_GOAL_.
Where a line holds the string "bodies", return that line.

_DATA EXTRACT_.

= = = =

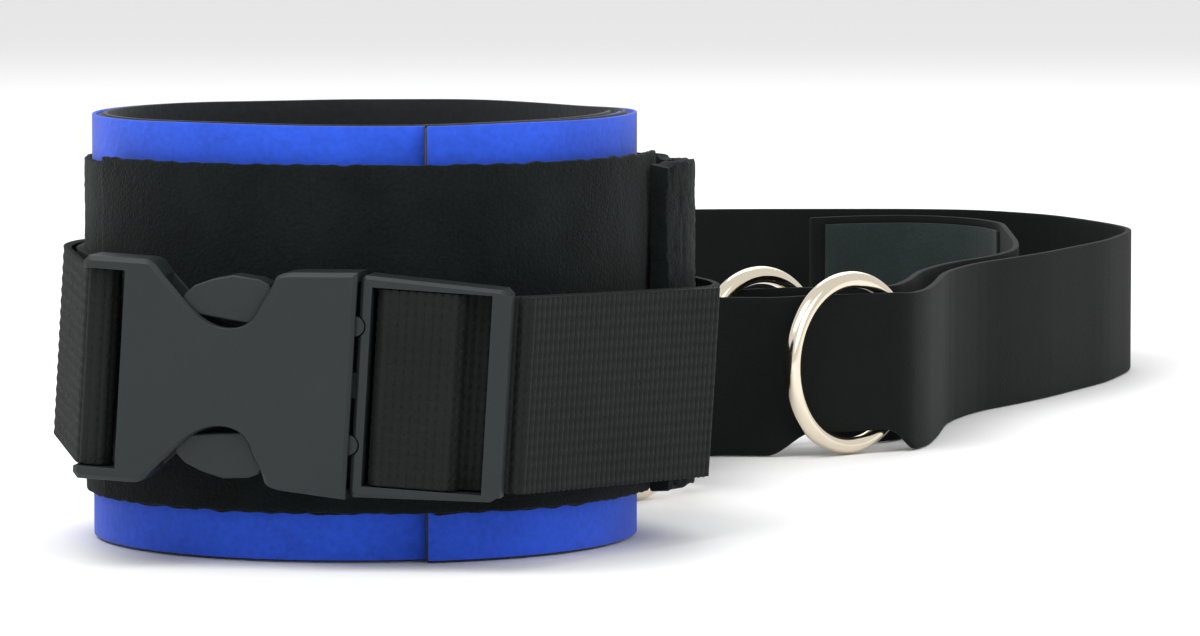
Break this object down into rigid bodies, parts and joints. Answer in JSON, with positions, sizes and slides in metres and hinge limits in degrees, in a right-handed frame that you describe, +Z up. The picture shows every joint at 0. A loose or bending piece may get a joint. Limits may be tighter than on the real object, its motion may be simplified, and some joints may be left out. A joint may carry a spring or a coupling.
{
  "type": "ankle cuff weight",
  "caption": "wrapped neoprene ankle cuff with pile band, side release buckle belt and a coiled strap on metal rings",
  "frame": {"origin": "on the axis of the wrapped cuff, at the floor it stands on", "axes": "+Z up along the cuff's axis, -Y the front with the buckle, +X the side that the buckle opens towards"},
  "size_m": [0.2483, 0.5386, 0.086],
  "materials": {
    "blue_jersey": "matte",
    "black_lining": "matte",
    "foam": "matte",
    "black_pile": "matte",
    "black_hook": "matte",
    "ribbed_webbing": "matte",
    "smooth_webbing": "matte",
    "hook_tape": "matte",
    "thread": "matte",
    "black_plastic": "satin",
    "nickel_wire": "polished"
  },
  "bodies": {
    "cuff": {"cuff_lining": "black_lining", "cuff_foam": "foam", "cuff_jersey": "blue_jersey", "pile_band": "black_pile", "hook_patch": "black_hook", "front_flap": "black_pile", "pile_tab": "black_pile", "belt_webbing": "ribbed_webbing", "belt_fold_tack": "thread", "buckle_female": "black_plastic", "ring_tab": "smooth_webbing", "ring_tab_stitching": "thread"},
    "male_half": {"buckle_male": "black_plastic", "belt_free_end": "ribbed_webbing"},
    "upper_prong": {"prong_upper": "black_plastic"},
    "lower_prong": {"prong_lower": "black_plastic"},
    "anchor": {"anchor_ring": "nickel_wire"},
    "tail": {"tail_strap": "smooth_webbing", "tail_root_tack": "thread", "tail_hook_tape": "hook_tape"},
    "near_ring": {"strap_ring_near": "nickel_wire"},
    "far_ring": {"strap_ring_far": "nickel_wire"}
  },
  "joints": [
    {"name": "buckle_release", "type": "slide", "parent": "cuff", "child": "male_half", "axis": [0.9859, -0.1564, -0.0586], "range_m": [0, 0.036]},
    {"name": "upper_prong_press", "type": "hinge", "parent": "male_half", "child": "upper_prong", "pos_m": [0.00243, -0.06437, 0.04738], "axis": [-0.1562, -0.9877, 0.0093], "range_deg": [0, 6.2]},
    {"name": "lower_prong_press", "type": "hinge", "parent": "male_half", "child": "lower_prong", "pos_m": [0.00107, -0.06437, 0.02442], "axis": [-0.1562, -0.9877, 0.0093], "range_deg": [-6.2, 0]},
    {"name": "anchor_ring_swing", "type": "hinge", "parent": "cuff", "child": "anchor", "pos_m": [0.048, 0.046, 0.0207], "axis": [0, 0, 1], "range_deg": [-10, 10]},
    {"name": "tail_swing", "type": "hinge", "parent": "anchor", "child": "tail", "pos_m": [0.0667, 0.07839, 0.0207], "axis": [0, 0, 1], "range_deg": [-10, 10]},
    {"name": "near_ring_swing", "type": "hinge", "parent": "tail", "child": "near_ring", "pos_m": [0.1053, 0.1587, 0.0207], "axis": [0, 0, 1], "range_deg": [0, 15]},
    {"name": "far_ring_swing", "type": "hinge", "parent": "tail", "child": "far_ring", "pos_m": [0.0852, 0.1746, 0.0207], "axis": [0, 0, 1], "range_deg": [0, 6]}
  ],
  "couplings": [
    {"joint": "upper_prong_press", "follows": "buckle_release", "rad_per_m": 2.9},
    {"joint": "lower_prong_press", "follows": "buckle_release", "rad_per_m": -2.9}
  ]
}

= = = =

_ANSWER TO THE TASK_.
Break this object down into rigid bodies, parts and joints. Answer in JSON, with positions, sizes and slides in metres and hinge limits in degrees, in a right-handed frame that you describe, +Z up. The picture shows every joint at 0. A loose or bending piece may get a joint. Limits may be tighter than on the real object, its motion may be simplified, and some joints may be left out. A joint may carry a spring or a coupling.
  "bodies": {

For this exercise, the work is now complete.